--- Data segment ---
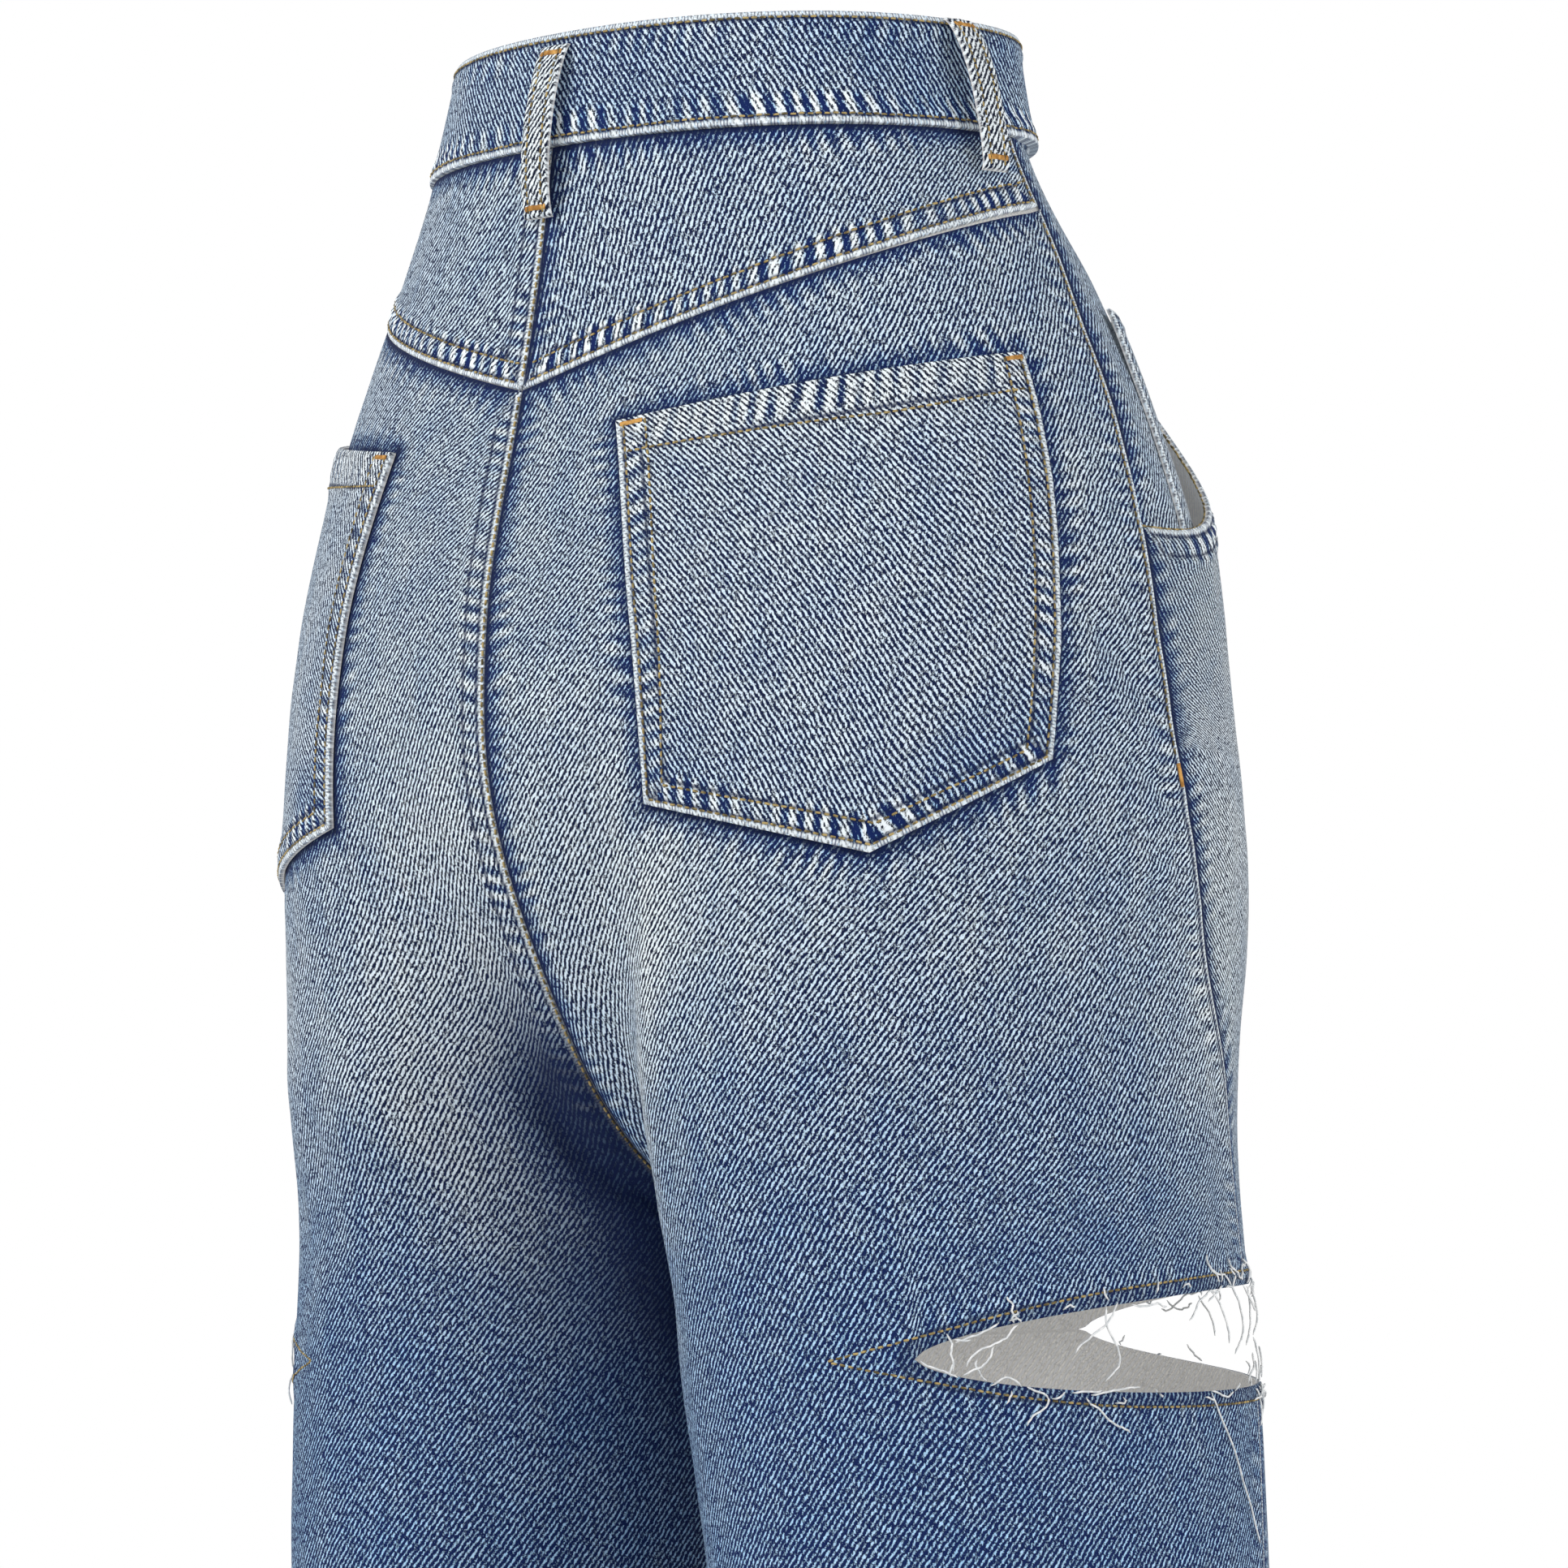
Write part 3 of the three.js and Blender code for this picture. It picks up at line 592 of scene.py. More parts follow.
def denim_material(name, pale=0.0):
    n = Nodes(name)
    u, v, _ = n.attribute("weave")
    wash_and_shade, wrong, shade = n.attribute("wash_and_shade")
    along, away, gathers = n.attribute("seam")
    first, second, layer = n.attribute("sewn")
    place = n.join(u, v)

    # twill: slubby lines that rise to the right
    drift = (n.noise(place, 0.22, 2.0) - 0.5) * 1.6
    wave = n.sine((u - v / TWILL_SLOPE + drift) / TWILL_PITCH * (2 * math.pi))
    slub = n.noise(n.join(u * 0.8 + v * -0.2, v * 0.34 + u * 0.22), 1.25, 3.0, 0.7) - 0.5
    fleck = n.noise(place, 1.7, 3.0, 0.75) - 0.5
    patch = n.noise(place, 0.045, 3.0, 0.55) - 0.5
    streak = n.noise(n.join(u * 0.16, v * 0.012), 1.0, 2.0) - 0.5

    # gathers along a sewn edge, as the cloth's own relief has them
    turn = (along + away * PUCKER["slant"]) * (2 * math.pi / PUCKER["pitch"])
    for size, spread in ((1.9, 8.3), (1.4, 19.0)):
        turn = turn + n.sine(along / spread) * size
    swell = n.sine(along / 13.7) * 0.35 + 0.65
    fade = n.step(away, PUCKER["end"] - 5, PUCKER["end"] + 1, 1.0, 0.0)
    uneven = n.step(n.noise(n.join(along / 11.0, away / 14.0), 1.0, 1.0), 0.3, 0.62, 0.35, 1.25)
    gather = n.sine(turn) * swell * fade * (gathers * uneven)
    on_top = n.step(layer, 0.2, 0.9)
    under = n.step(layer, -0.2, -0.9)
    # beside the edge of a top layer the cloth under it is darker for 10 mm: partly painted shade, partly
    # unfaded blue
    deep = n.step(away, 0.5, 10.0, 0.36, 0.0) * under

    # how worn the cloth looks; its first term and deep also bring in painted shade
    worn = wash_and_shade + pale + patch * 0.4 + streak * 0.25 + gather * 0.8 + deep * -1.0
    worn = n.step(worn, -0.1, 1.1)
    ridge = wave * 0.52 + slub * 3.8 + fleck * 3.0 + (worn - 0.5) * 0.45 + gather * 0.5 + deep * -0.5
    ridge = n.step(ridge, -0.1, 0.46)
    colour = n.blend(ridge, n.blend(worn, VALLEY, VALLEY_WORN), n.blend(worn, RIDGE, RIDGE_WORN))

    # the edge itself is rubbed pale, with the ticks of its yarns; navy is painted shade along the
    # stitch rows, a painted shadow under the edge of a top layer and painted shade between the legs,
    # and it lies in the slash's turned-in band too
    tick = n.step(n.sine(along * (2 * math.pi / YARN_TICK)), -1.6, 0.6)
    rope = n.near(away, 1.0, 1.6) * (on_top * n.step(first, 0.0, 1.0)) * tick
    colour = n.blend(rope, colour, RIDGE_WORN)
    row_shade = n.largest(n.near(away, first, 1.25), n.near(away, second, 1.25)) * (on_top * 0.8)
    lap_shadow = n.step(away, 0.9, 3.2, 0.95, 0.0) * under
    slash_edge = n.step(first, 1.0, 0.0) * n.step(second, 7.0, 6.0)
    turned_in = slash_edge * (on_top * n.step(away, 3.6, 5.0, 0.4, 0.0))
    colour = n.blend(n.largest(row_shade, lap_shadow, turned_in, shade), colour, NAVY)

    inside = n.blend(n.step(wave + slub * 1.6, -1.2, 1.2), WRONG_LINE, WRONG_SIDE)
    return n.finish(
        Base_Color=n.blend(wrong, colour, inside), Roughness=0.86, Specular_IOR_Level=0.25,
        # the wrong side's painted glow
        Emission_Color=WRONG_SIDE, Emission_Strength=wrong * WRONG_SIDE_GLOW,
        Normal=n.bump(ridge, 0.8, 0.0005),
    )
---
#### Work to be completed
Copy out each line exactly.

#### Response to this task
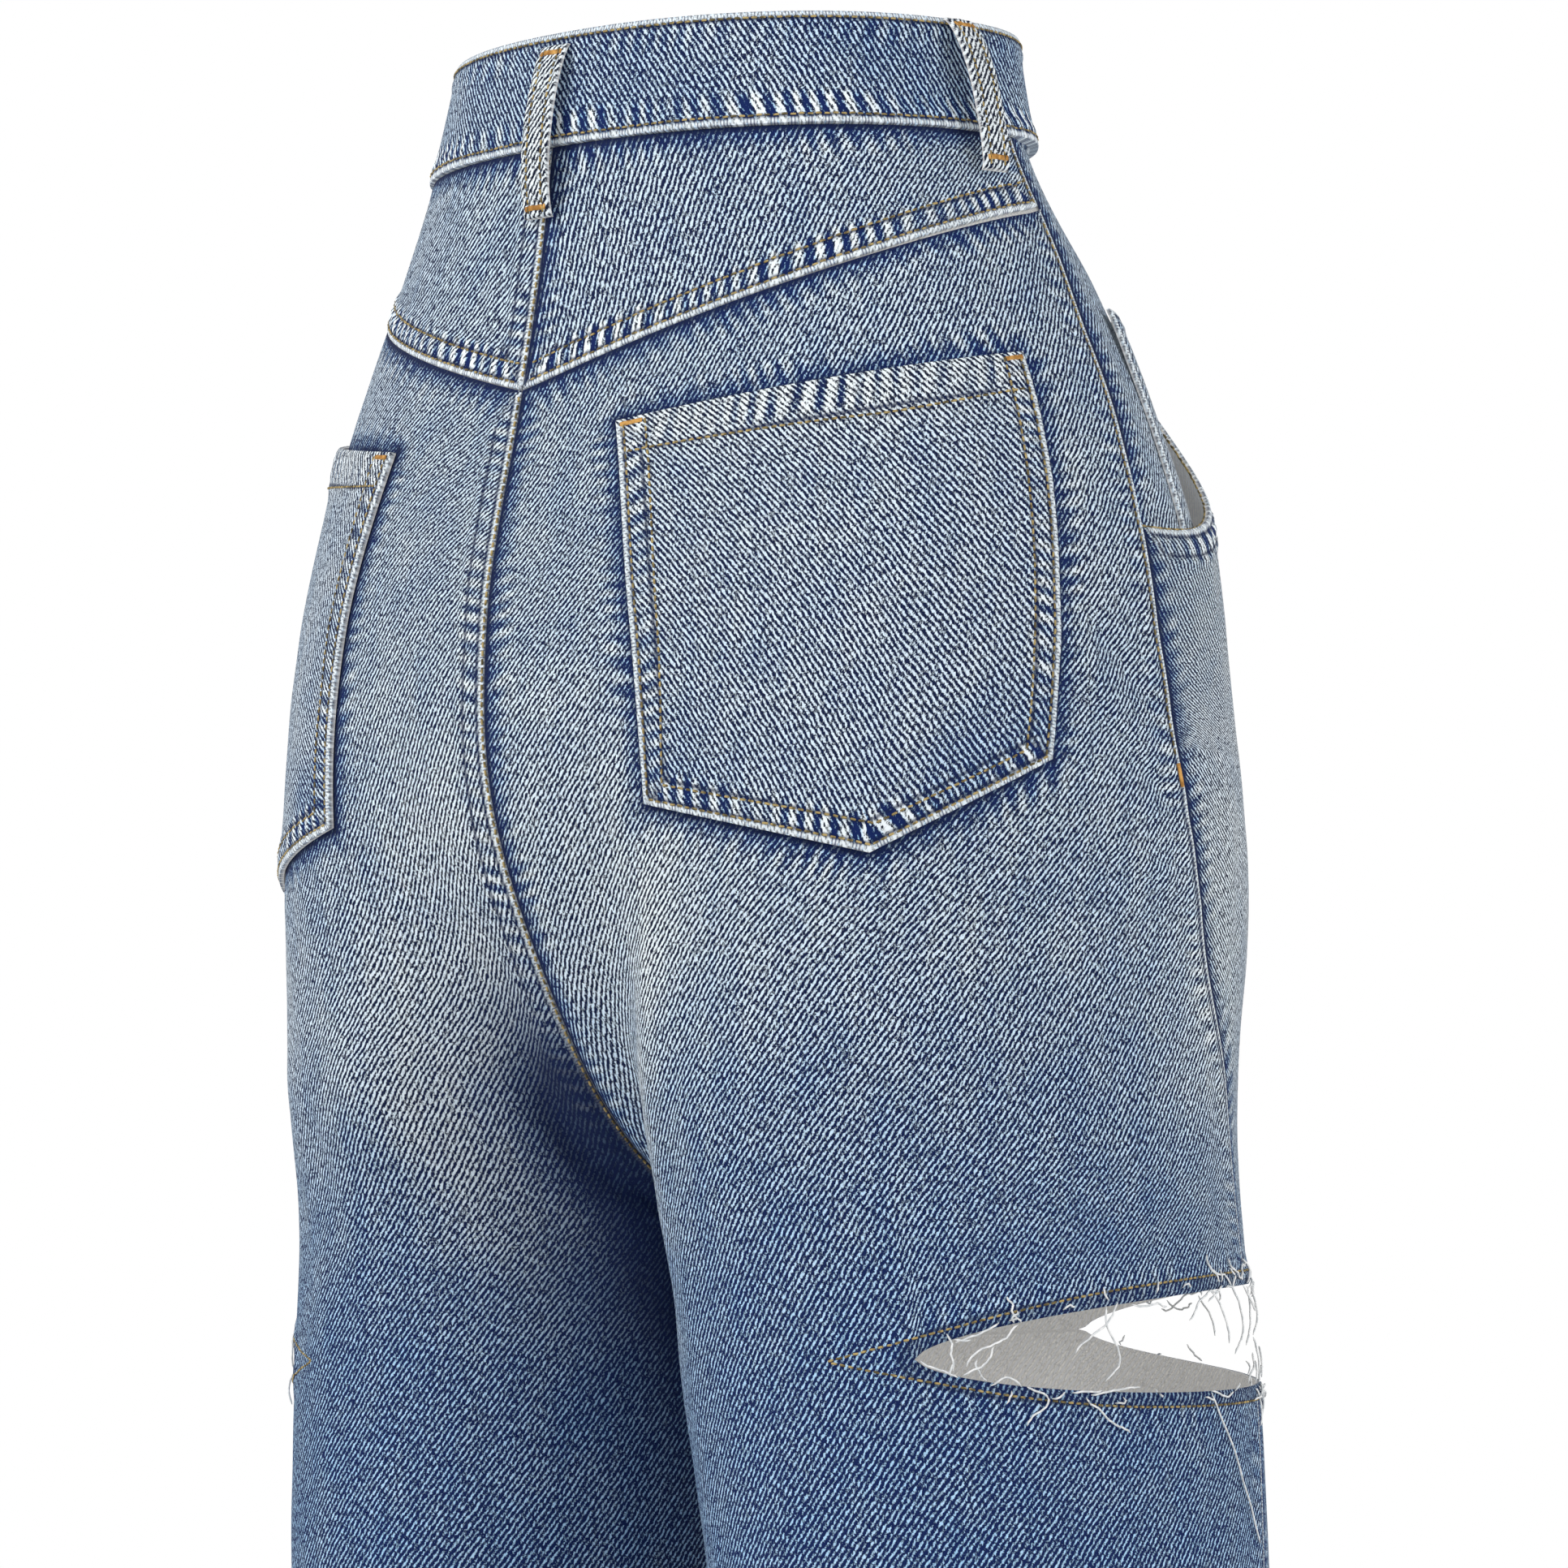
Write part 3 of the three.js and Blender code for this picture. It picks up at line 592 of scene.py. More parts follow.
def denim_material(name, pale=0.0):
    n = Nodes(name)
    u, v, _ = n.attribute("weave")
    wash_and_shade, wrong, shade = n.attribute("wash_and_shade")
    along, away, gathers = n.attribute("seam")
    first, second, layer = n.attribute("sewn")
    place = n.join(u, v)

    # twill: slubby lines that rise to the right
    drift = (n.noise(place, 0.22, 2.0) - 0.5) * 1.6
    wave = n.sine((u - v / TWILL_SLOPE + drift) / TWILL_PITCH * (2 * math.pi))
    slub = n.noise(n.join(u * 0.8 + v * -0.2, v * 0.34 + u * 0.22), 1.25, 3.0, 0.7) - 0.5
    fleck = n.noise(place, 1.7, 3.0, 0.75) - 0.5
    patch = n.noise(place, 0.045, 3.0, 0.55) - 0.5
    streak = n.noise(n.join(u * 0.16, v * 0.012), 1.0, 2.0) - 0.5

    # gathers along a sewn edge, as the cloth's own relief has them
    turn = (along + away * PUCKER["slant"]) * (2 * math.pi / PUCKER["pitch"])
    for size, spread in ((1.9, 8.3), (1.4, 19.0)):
        turn = turn + n.sine(along / spread) * size
    swell = n.sine(along / 13.7) * 0.35 + 0.65
    fade = n.step(away, PUCKER["end"] - 5, PUCKER["end"] + 1, 1.0, 0.0)
    uneven = n.step(n.noise(n.join(along / 11.0, away / 14.0), 1.0, 1.0), 0.3, 0.62, 0.35, 1.25)
    gather = n.sine(turn) * swell * fade * (gathers * uneven)
    on_top = n.step(layer, 0.2, 0.9)
    under = n.step(layer, -0.2, -0.9)
    # beside the edge of a top layer the cloth under it is darker for 10 mm: partly painted shade, partly
    # unfaded blue
    deep = n.step(away, 0.5, 10.0, 0.36, 0.0) * under

    # how worn the cloth looks; its first term and deep also bring in painted shade
    worn = wash_and_shade + pale + patch * 0.4 + streak * 0.25 + gather * 0.8 + deep * -1.0
    worn = n.step(worn, -0.1, 1.1)
    ridge = wave * 0.52 + slub * 3.8 + fleck * 3.0 + (worn - 0.5) * 0.45 + gather * 0.5 + deep * -0.5
    ridge = n.step(ridge, -0.1, 0.46)
    colour = n.blend(ridge, n.blend(worn, VALLEY, VALLEY_WORN), n.blend(worn, RIDGE, RIDGE_WORN))

    # the edge itself is rubbed pale, with the ticks of its yarns; navy is painted shade along the
    # stitch rows, a painted shadow under the edge of a top layer and painted shade between the legs,
    # and it lies in the slash's turned-in band too
    tick = n.step(n.sine(along * (2 * math.pi / YARN_TICK)), -1.6, 0.6)
    rope = n.near(away, 1.0, 1.6) * (on_top * n.step(first, 0.0, 1.0)) * tick
    colour = n.blend(rope, colour, RIDGE_WORN)
    row_shade = n.largest(n.near(away, first, 1.25), n.near(away, second, 1.25)) * (on_top * 0.8)
    lap_shadow = n.step(away, 0.9, 3.2, 0.95, 0.0) * under
    slash_edge = n.step(first, 1.0, 0.0) * n.step(second, 7.0, 6.0)
    turned_in = slash_edge * (on_top * n.step(away, 3.6, 5.0, 0.4, 0.0))
    colour = n.blend(n.largest(row_shade, lap_shadow, turned_in, shade), colour, NAVY)

    inside = n.blend(n.step(wave + slub * 1.6, -1.2, 1.2), WRONG_LINE, WRONG_SIDE)
    return n.finish(
        Base_Color=n.blend(wrong, colour, inside), Roughness=0.86, Specular_IOR_Level=0.25,
        # the wrong side's painted glow
        Emission_Color=WRONG_SIDE, Emission_Strength=wrong * WRONG_SIDE_GLOW,
        Normal=n.bump(ridge, 0.8, 0.0005),
    )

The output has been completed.